--- ENTRIES SHOWN ---
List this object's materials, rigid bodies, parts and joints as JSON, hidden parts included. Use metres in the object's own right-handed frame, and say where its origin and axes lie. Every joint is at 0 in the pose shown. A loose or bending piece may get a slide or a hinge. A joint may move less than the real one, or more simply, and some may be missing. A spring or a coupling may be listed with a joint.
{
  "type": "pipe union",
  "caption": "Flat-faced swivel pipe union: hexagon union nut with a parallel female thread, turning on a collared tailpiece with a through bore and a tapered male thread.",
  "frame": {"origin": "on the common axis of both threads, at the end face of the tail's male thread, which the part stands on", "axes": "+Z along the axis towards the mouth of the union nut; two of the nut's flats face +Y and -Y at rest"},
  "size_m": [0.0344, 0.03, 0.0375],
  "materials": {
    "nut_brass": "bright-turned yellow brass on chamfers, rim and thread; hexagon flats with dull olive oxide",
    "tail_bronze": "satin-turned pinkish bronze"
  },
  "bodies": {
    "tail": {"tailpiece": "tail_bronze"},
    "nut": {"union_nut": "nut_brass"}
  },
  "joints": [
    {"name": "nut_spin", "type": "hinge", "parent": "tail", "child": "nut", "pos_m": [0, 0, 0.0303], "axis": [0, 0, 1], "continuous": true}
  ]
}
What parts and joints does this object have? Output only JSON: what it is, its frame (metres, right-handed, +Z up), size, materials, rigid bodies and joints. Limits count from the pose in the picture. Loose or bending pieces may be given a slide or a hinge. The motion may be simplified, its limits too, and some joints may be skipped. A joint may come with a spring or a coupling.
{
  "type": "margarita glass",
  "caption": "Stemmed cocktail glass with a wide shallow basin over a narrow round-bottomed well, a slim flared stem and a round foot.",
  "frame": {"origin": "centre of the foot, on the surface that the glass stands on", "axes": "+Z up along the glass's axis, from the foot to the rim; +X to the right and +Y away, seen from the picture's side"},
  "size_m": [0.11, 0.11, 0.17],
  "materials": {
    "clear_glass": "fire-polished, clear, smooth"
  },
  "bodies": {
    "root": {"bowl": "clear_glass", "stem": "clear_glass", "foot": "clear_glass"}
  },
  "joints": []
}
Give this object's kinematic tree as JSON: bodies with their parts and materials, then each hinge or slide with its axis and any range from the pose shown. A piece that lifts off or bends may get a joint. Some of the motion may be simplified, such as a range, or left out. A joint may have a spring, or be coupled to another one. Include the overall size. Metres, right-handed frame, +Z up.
---
WHAT THIS TASK INVOLVES: Take the lines above and print them exactly.

WORKED ANSWER:
List this object's materials, rigid bodies, parts and joints as JSON, hidden parts included. Use metres in the object's own right-handed frame, and say where its origin and axes lie. Every joint is at 0 in the pose shown. A loose or bending piece may get a slide or a hinge. A joint may move less than the real one, or more simply, and some may be missing. A spring or a coupling may be listed with a joint.
{
  "type": "pipe union",
  "caption": "Flat-faced swivel pipe union: hexagon union nut with a parallel female thread, turning on a collared tailpiece with a through bore and a tapered male thread.",
  "frame": {"origin": "on the common axis of both threads, at the end face of the tail's male thread, which the part stands on", "axes": "+Z along the axis towards the mouth of the union nut; two of the nut's flats face +Y and -Y at rest"},
  "size_m": [0.0344, 0.03, 0.0375],
  "materials": {
    "nut_brass": "bright-turned yellow brass on chamfers, rim and thread; hexagon flats with dull olive oxide",
    "tail_bronze": "satin-turned pinkish bronze"
  },
  "bodies": {
    "tail": {"tailpiece": "tail_bronze"},
    "nut": {"union_nut": "nut_brass"}
  },
  "joints": [
    {"name": "nut_spin", "type": "hinge", "parent": "tail", "child": "nut", "pos_m": [0, 0, 0.0303], "axis": [0, 0, 1], "continuous": true}
  ]
}
What parts and joints does this object have? Output only JSON: what it is, its frame (metres, right-handed, +Z up), size, materials, rigid bodies and joints. Limits count from the pose in the picture. Loose or bending pieces may be given a slide or a hinge. The motion may be simplified, its limits too, and some joints may be skipped. A joint may come with a spring or a coupling.
{
  "type": "margarita glass",
  "caption": "Stemmed cocktail glass with a wide shallow basin over a narrow round-bottomed well, a slim flared stem and a round foot.",
  "frame": {"origin": "centre of the foot, on the surface that the glass stands on", "axes": "+Z up along the glass's axis, from the foot to the rim; +X to the right and +Y away, seen from the picture's side"},
  "size_m": [0.11, 0.11, 0.17],
  "materials": {
    "clear_glass": "fire-polished, clear, smooth"
  },
  "bodies": {
    "root": {"bowl": "clear_glass", "stem": "clear_glass", "foot": "clear_glass"}
  },
  "joints": []
}
Give this object's kinematic tree as JSON: bodies with their parts and materials, then each hinge or slide with its axis and any range from the pose shown. A piece that lifts off or bends may get a joint. Some of the motion may be simplified, such as a range, or left out. A joint may have a spring, or be coupled to another one. Include the overall size. Metres, right-handed frame, +Z up.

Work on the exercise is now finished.